What kind of cases are handled in small claims court?
Only the following types of cases can be filed in small claims court under Illinois law:
- breach of contract
- property damage
- personal injury
- repossessions of personal property that was leased or purchased on credit
- garnishment actions brought against debtors
The most amount of money that a court can award in small claims court is $10,000 (plus court costs and fees).
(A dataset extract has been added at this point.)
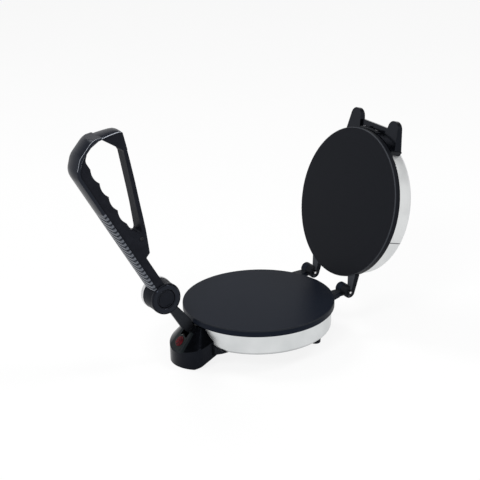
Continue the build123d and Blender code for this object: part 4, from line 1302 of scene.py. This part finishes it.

Before Filing a Small Claims Court Case
Before a party files a case in small claims court, it is recommended to contact the party directly by sending a demand letter. A demand letter is a written summary describing the circumstances of the plaintiff’s claim and explains why the plaintiff should be awarded the money. A demand letter is ideal because it takes time for a case to make its way through the courts toward a resolution. Additionally, collection of any court award takes additional time and is never guaranteed. If there is a chance you can resolve the case without filing in small claims court, it is a worthwhile step to take. Finally, a demand letter allows the plaintiff a chance to explain in clear words the facts surrounding the issue (which is something the plaintiff will have to do in the complaint which is filed with the court).
Is an Attorney Able to Represent Me in Small Claims Court?
Both plaintiffs and defendants are allowed to be represented by attorneys in small claims court or you can represent yourself. However, when a corporate entity is the plaintiff in a case, it is required to be represented by an attorney.